* TASK PROMPT *
The material below holds a span beginning at the line with "in imported if" and ending at the line with "bpy.data.objects.remove(obj)". Quote that span exactly, both ends included, and only that span.
(begin)
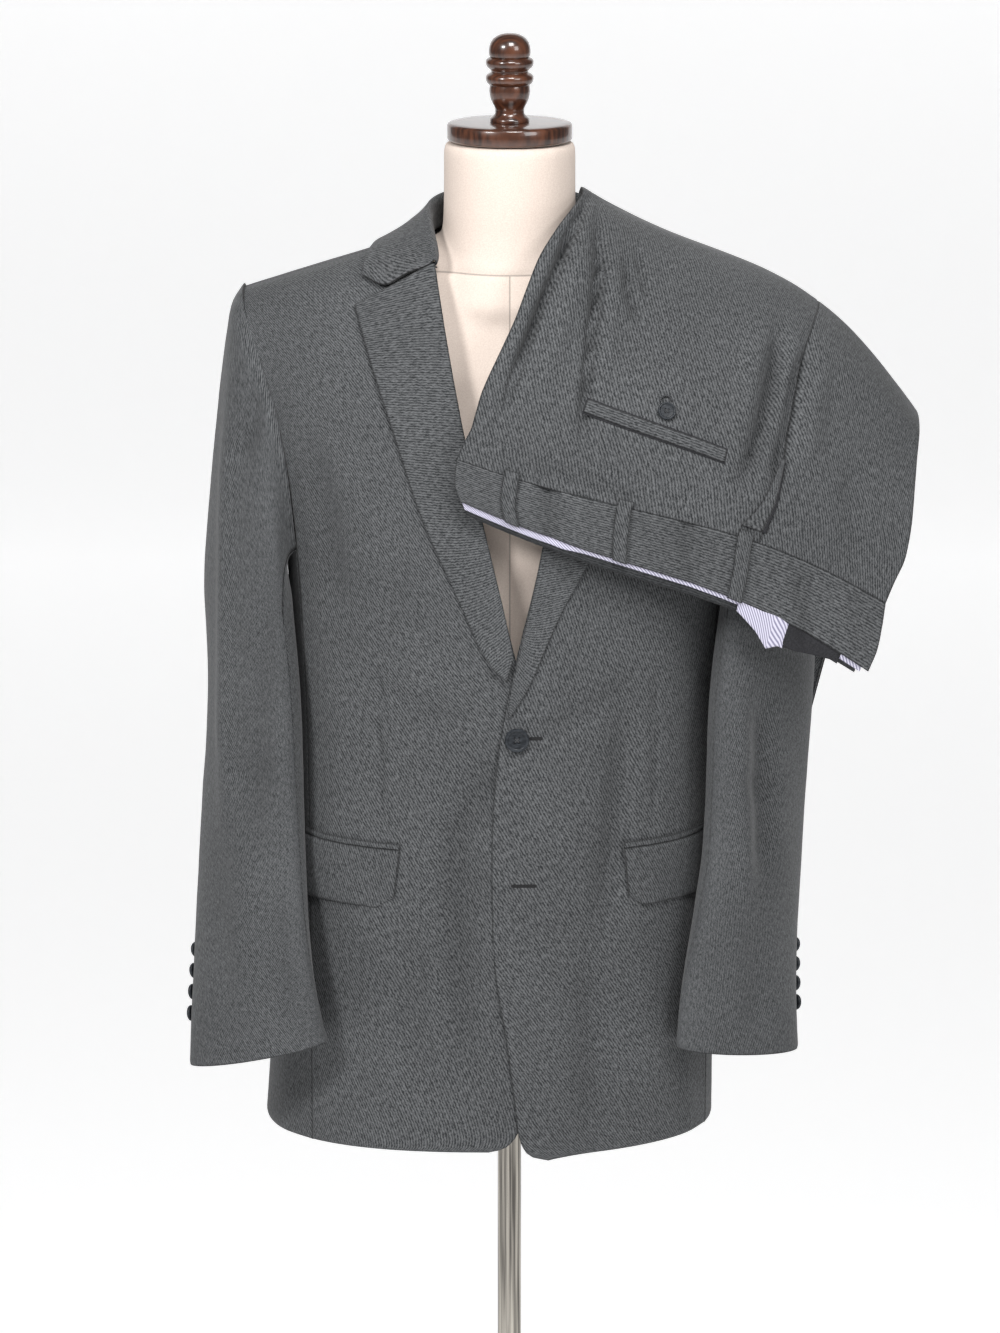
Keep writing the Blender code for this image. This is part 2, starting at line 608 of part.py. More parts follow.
def seam_angles(start, end):
    """The angles of a sleeve piece's columns: those of the armhole's own corners between its two seams."""
    front = [FRONT_ARM_DEGREES * i / len(SHOULDER_ROWS) for i in range(len(SHOULDER_ROWS) + 1)]
    under = [mix(FRONT_ARM_DEGREES, BACK_ARM_DEGREES, i / 6) for i in range(1, 6)]
    back = [mix(BACK_ARM_DEGREES, 360.0, i / len(SHOULDER_ROWS)) for i in range(len(SHOULDER_ROWS))]
    around = front + under + back
    return [a for a in [b - 360 for b in around] + around if start <= a <= end]


def make_sleeve(table, side, word):
    gap = 0.25
    pieces = (
        ("top_sleeve", SLEEVE_BACK_SEAM - 360.0, SLEEVE_FRONT_SEAM),
        ("under_sleeve", SLEEVE_FRONT_SEAM, SLEEVE_BACK_SEAM),
    )
    for piece, start, end in pieces:
        angles = seam_angles(start, end)
        angles[0] += gap
        angles[-1] -= gap

        def surface(u, v):
            return sleeve_point(table, side, at_rows(angles, u), v)

        cloth(
            f"{piece}_{word}", surface, len(angles) - 1, HEAD_ROWS + ARM_ROWS, SLEEVE_CLOTH, WOOL,
            (side * 0.225, -0.03, 1.10),
        )


# Pockets and buttons

def around_point(side, start_x, run, z):
    """A point of the body's front and side, a run of metres from the line x = start_x."""
    middle = smooth(TORSO, "z", "middle", z)
    half = smooth(TORSO, "z", "half", z)
    start = math.asin(min(abs(start_x - middle) / half, 1.0) ** (SECTION_POWER / 2))
    turn = start + run / math.hypot(half, smooth(TORSO, "z", "front", z)) * 1.41
    x = middle + side * half * math.sin(turn) ** (2 / SECTION_POWER)
    out = smooth(TORSO, "z", "front", z) * abs(math.cos(turn)) ** (2 / SECTION_POWER)
    return Vector((x, -out, z))


def make_pockets():
    inside = (0.0, 0.0, 1.0)
    for side, word in ((1, "left"), (-1, "right")):
        start_x = POCKET_FRONT_X[side]

        def flap(u, v):
            lean = 0.006 * (1 - v) * (1 - u)
            corner = 0.008 * max(0.0, 1 - v / 0.2) ** 2 * max(0.0, 1 - u / 0.12)
            z = mix(POCKET_Z - FLAP_HIGH, POCKET_Z - LAY_GAP, v) + corner
            return around_point(side, start_x, u * FLAP_LONG + lean, z)

        def jet(u, v):
            z = mix(POCKET_Z, POCKET_Z + JET_HIGH, v)
            return around_point(side, start_x, u * FLAP_LONG, z)

        cloth(f"flap_{word}", flap, 8, 5, 0.0018, WOOL, inside, lift=0.0018 + LAY_GAP)
        cloth(f"jet_{word}", jet, 8, 1, 0.0012, WOOL, inside, lift=0.0012 + LAY_GAP)


def button_profile(radius, thick):
    """A turned button: rim, dish and flat back."""
    return [
        (0.0, thick * 0.62), (radius * 0.66, thick * 0.62), (radius * 0.78, thick),
        (radius * 0.90, thick * 0.95), (radius, thick * 0.5), (radius * 0.90, 0.0), (0.0, 0.0),
    ]


def make_buttons():
    x, z = TOP_BUTTON_AT
    y = depth(x, z, -1) - overlap_lift(x, z) - LAY_GAP
    turned("button_top", button_profile(FRONT_BUTTON, 0.0034), 20, HORN, (x, y, z), (0, -1, 0))
    x, z = LOWER_BUTTON_AT
    y = depth(x, z, -1) - LAY_GAP
    turned("button_lower", button_profile(FRONT_BUTTON, 0.0022), 16, HORN, (x, y, z), (0, -1, 0))
    for table, side, word in ((LEFT_SLEEVE, 1, "left"), (RIGHT_SLEEVE, -1, "right")):
        for i in range(4):
            z = table[-1].z + 0.034 + i * 0.0152
            angle = 274.0
            here = ring_point(table, side, angle, z)
            along = ring_point(table, side, angle + 2, z) - here
            up = ring_point(table, side, angle, z + 0.01) - here
            out = along.cross(up).normalized()
            if out.dot(Vector((side, 0.5, 0))) < 0:
                out = -out
            place = here + out * 0.0008
            name = f"cuff_button_{word}_{i + 1}"
            turned(name, button_profile(CUFF_BUTTON, 0.0026), 12, HORN, place, out)


# Trousers

def trouser_point(u, along):
    """The trousers' outer surface: across from seat seam to fly, along from the waist over the shoulder."""
    def read(column):
        return smooth(TROUSERS, "along", column, along)

    crest = read("crest") * math.sin(math.pi * u**CREST_PLACE)
    x = mix(read("left_x"), read("right_x"), u)
    z = mix(read("left_z"), read("right_z"), u) + crest - TROUSER_SETTLE
    places = [read("y0"), read("y1"), read("y2"), read("y3")]
    third = u * 3
    i = min(int(third), 2)
    t = third - i
    before = places[i - 1] if i > 0 else 2 * places[0] - places[1]
    after = places[i + 2] if i < 2 else 2 * places[3] - places[2]
    y = 0.5 * (
        2 * places[i]
        + (places[i + 1] - before) * t
        + (2 * before - 5 * places[i] + 4 * places[i + 1] - after) * t**2
        + (3 * places[i] - before - 3 * places[i + 1] + after) * t**3
    )
    return Vector((x, y, z))


def strip(u0, u1, v0, v1):
    def surface(u, v):
        return trouser_point(mix(u0, u1, u), mix(v0, v1, v))

    return surface


def leg(columns):
    """The trousers' surface from the waistband over the shoulder to the hems, between the given columns."""
    def surface(u, v):
        return trouser_point(at_rows(columns, u), at_rows(TROUSER_ROWS, v))

    return surface


def leg_columns(start, end, count, gap_start=0.0, gap_end=0.0):
    columns = [mix(start, end, i / count) for i in range(count + 1)]
    columns[0] += gap_start
    columns[-1] -= gap_end
    return columns


def make_trousers():
    inside = (0.15, 0.0, 1.1)
    gap = 0.0006
    rows = len(TROUSER_ROWS) - 1
    back = leg_columns(0.0, SIDE_SEAM, BACK_COLUMNS, gap_end=gap)
    front = leg_columns(SIDE_SEAM, 1.0, FRONT_COLUMNS, gap_start=gap)
    under = leg_columns(0.0, SIDE_SEAM, BACK_COLUMNS, gap_start=0.004)
    under += leg_columns(SIDE_SEAM, 1.0, FRONT_COLUMNS, gap_end=0.004)[1:]
    cloth("trouser_back_left", leg(back), BACK_COLUMNS, rows, TROUSER_CLOTH, WOOL, inside)
    cloth("trouser_front_left", leg(front), FRONT_COLUMNS, rows, TROUSER_CLOTH, WOOL, inside)
    cloth(
        "trouser_under_layers", leg(under), len(under) - 1, rows, UNDER_END - UNDER_START, WOOL, inside,
        lift=-UNDER_START, grooves=3,
    )
    cloth("waistband_left", strip(0.0, 1.0, 0.0, BAND_TOP), 14, 3, WAISTBAND_CLOTH, WOOL, inside)
    lining = strip(0.004, 0.985, -0.032, BAND_TOP)
    cloth("waist_lining", lining, 14, 3, LINING_CLOTH, LINING, inside, lift=-WAISTBAND_CLOTH - LAY_GAP)
    cloth(
        "waistband_right", strip(0.004, 0.985, -0.040, BAND_TOP), 14, 3, WAISTBAND_CLOTH - 0.0003, WOOL, inside,
        lift=-WAISTBAND_CLOTH - LINING_CLOTH - 2 * LAY_GAP,
    )
    for i, place in enumerate(LOOP_PLACES):
        loop = strip(place - LOOP_WIDE / 2, place + LOOP_WIDE / 2, -0.004, 0.175)
        cloth(f"belt_loop_{i + 1}", loop, 2, 5, 0.0016, WOOL, inside, lift=0.0016 + LAY_GAP)


def welt(u, v):
    return trouser_point(mix(0.228, 0.564, u), mix(0.530, 0.440, u) - 0.048 * (1 - v))


def slant(u, v):
    along = mix(BAND_TOP + 0.036, 0.460, v)
    return trouser_point(mix(mix(0.650, 0.690, v**0.7), 0.697, u), along)


def make_trouser_pockets():
    inside = (0.15, 0.0, 1.1)
    cloth("back_pocket_welt", welt, 8, 2, 0.0014, WOOL, inside, lift=0.0014 + LAY_GAP)
    cloth("slant_pocket_facing", slant, 2, 6, 0.0010, WOOL, inside, lift=0.0010 + LAY_GAP)
    here = trouser_point(0.410, 0.536)
    out = normal_at(strip(0.0, 1.0, 0.0, 2.0), 0.410, 0.268)
    out = out if out.y < 0 else -out
    turned("back_pocket_button", button_profile(0.0079, 0.0026), 20, HORN, here + out * 0.0006, out)


# Dress form

def form_torso():
    """The padded torso and its neck: rings up to the chest, then over to the ridge of the shoulders."""
    around = 36
    lower = [FORM_BOTTOM_Z + 0.0, FORM_BOTTOM_Z + 0.006, 0.87, 0.95, 1.03, 1.11, 1.18, CHEST_Z]
    drop = JACKET_CLOTH + FORM_TOP_GAP
    rings = []
    for level in list(lower) + [15, 30, 45, 60, 72, 83]:
        ring = []
        for i in range(around):
            turn = 2 * math.pi * i / around
            sine, cosine = math.sin(turn), math.cos(turn)
            wide = math.copysign(abs(sine) ** (2 / SECTION_POWER), sine)
            deep = abs(cosine) ** (2 / SECTION_POWER)
            column = "front" if cosine > 0 else "back"
            facing = -1 if cosine > 0 else 1
            if level < 2:
                shrink = 0.96 if level == FORM_BOTTOM_Z else 1.0
                x = smooth(FORM, "z", "half", level) * wide * shrink
                ring.append(Vector((x, facing * smooth(FORM, "z", column, level) * deep * shrink, level)))
                continue
            rise = math.sin(math.radians(level)) ** (2 / CROWN_POWER)
            fall = math.cos(math.radians(level)) ** (2 / CROWN_POWER)
            x = wide * mix(smooth(FORM, "z", "half", CHEST_Z), 0.185, rise)
            z = CHEST_Z + (ridge_z(x) - drop - CHEST_Z) * rise
            y = facing * smooth(FORM, "z", column, z) * deep
            ring.append(Vector((x, RIDGE_Y + (y - RIDGE_Y) * fall, z)))
        rings.append(ring)
    bm = bmesh.new()
    loops = [[bm.verts.new(point) for point in ring] for ring in rings]
    for below, above in zip(loops, loops[1:]):
        for i in range(around):
            bm.faces.new((below[i], below[(i + 1) % around], above[(i + 1) % around], above[i]))
    bm.faces.new(loops[0])
    half = around // 2
    top = loops[-1]
    quarter = around // 4
    for i in range(quarter - 1, -quarter - 1, -1):
        a, b = top[i % around], top[(i + 1) % around]
        c, d = top[(half - i - 1) % around], top[(half - i) % around]
        corners = []
        for vert in (a, b, c, d):
            if vert not in corners:
                corners.append(vert)
        if len(corners) > 2:
            bm.faces.new(corners)
    torso = finish("form_torso", bm, COVER)
    neck = turned("neck_of_form", [
        (0.0, CAP_BOTTOM_Z - 0.0004), (NECK_RADIUS, CAP_BOTTOM_Z - 0.0004), (NECK_RADIUS, 1.535),
        (NECK_RADIUS + 0.0010, 1.508), (NECK_RADIUS + 0.004, 1.490), (NECK_RADIUS + 0.014, 1.468),
        (NECK_RADIUS + 0.026, 1.448), (NECK_RADIUS + 0.022, 1.425), (0.0, 1.400),
    ], 32, COVER)
    cutter = bpy.data.meshes.new_from_object(neck.evaluated_get(bpy.context.evaluated_depsgraph_get()))
    bpy.data.objects.remove(neck)
    neck = bpy.data.objects.new("neck_of_form", cutter)
    HELPERS.objects.link(neck)
    neck.hide_render = True
    neck.display_type = "WIRE"
    union = torso.modifiers.new("Neck", "BOOLEAN")
    union.operation = "UNION"
    union.solver = "EXACT"
    union.object = neck


def make_form():
    form_torso()
    turned("neck_cap", [
        (0.0, CAP_TOP_Z), (CAP_RADIUS - 0.0015, CAP_TOP_Z), (CAP_RADIUS, CAP_TOP_Z - 0.0015),
        (CAP_RADIUS, CAP_BOTTOM_Z + 0.0015), (CAP_RADIUS - 0.0015, CAP_BOTTOM_Z), (0.0, CAP_BOTTOM_Z),
    ], 32, WOOD)
    turned("finial", [
        (0.0, 1.6770), (0.0080, 1.6762), (0.0140, 1.6725), (0.0176, 1.6660), (0.0180, 1.6590),
        (0.0168, 1.6562), (0.0200, 1.6545), (0.0207, 1.6515), (0.0195, 1.6480), (0.0164, 1.6450),
        (0.0164, 1.6430), (0.0198, 1.6410), (0.0207, 1.6380), (0.0198, 1.6345), (0.0172, 1.6320),
        (0.0177, 1.6270), (0.0165, 1.6200), (0.0135, 1.6140), (0.0126, 1.6105), (0.0130, 1.6070),
        (0.0168, 1.6035), (0.0170, 1.6003), (0.0, 1.6003),
    ], 20, WOOD)
    flange_top = FORM_BOTTOM_Z - 0.0003
    turned("pole_flange", [
        (0.0, flange_top), (0.034, flange_top), (0.036, flange_top - 0.002), (0.036, flange_top - 0.006),
        (0.018, flange_top - 0.012), (0.016, flange_top - 0.030), (0.0, flange_top - 0.030),
    ], 20, STEEL)
    turned("pole", [
        (0.0, flange_top - 0.0303), (POLE_RADIUS, flange_top - 0.0303), (POLE_RADIUS, BASE_THICK + 0.0003),
        (0.0, BASE_THICK + 0.0003),
    ], 20, STEEL)
    turned("base", [
        (0.0, BASE_THICK), (0.030, BASE_THICK), (BASE_RADIUS - 0.012, BASE_THICK * 0.75),
        (BASE_RADIUS - 0.003, BASE_THICK * 0.5), (BASE_RADIUS, BASE_THICK * 0.2), (BASE_RADIUS - 0.0015, 0.0),
        (0.0, 0.0),
    ], 32, STEEL)


make_body()
make_lapels()
make_collar()
make_sleeve(LEFT_SLEEVE, 1, "left")
make_sleeve(RIGHT_SLEEVE, -1, "right")
make_pockets()
make_buttons()
make_trousers()
make_trouser_pockets()
make_form()
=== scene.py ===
import math
from collections import namedtuple

import bmesh
import bpy
import numpy as np
from mathutils import Matrix, Vector, noise
from mathutils.bvhtree import BVHTree


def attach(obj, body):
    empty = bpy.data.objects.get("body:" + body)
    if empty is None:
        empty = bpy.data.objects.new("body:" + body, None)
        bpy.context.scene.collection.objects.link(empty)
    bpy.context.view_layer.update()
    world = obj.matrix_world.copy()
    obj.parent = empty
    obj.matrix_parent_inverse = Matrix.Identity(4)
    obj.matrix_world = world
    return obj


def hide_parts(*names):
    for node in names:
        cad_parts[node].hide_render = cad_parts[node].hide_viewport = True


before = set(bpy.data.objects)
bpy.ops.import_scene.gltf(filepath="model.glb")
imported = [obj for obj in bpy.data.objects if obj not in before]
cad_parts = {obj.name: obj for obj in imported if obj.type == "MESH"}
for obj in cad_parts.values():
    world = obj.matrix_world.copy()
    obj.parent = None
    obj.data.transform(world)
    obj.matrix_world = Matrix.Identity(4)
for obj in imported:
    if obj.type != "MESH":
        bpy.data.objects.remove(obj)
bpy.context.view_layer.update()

MM = 0.001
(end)
* SOLUTION BELOW *
cad_parts = {obj.name: obj for obj in imported if obj.type == "MESH"}
for obj in cad_parts.values():
    world = obj.matrix_world.copy()
    obj.parent = None
    obj.data.transform(world)
    obj.matrix_world = Matrix.Identity(4)
for obj in imported:
    if obj.type != "MESH":
        bpy.data.objects.remove(obj)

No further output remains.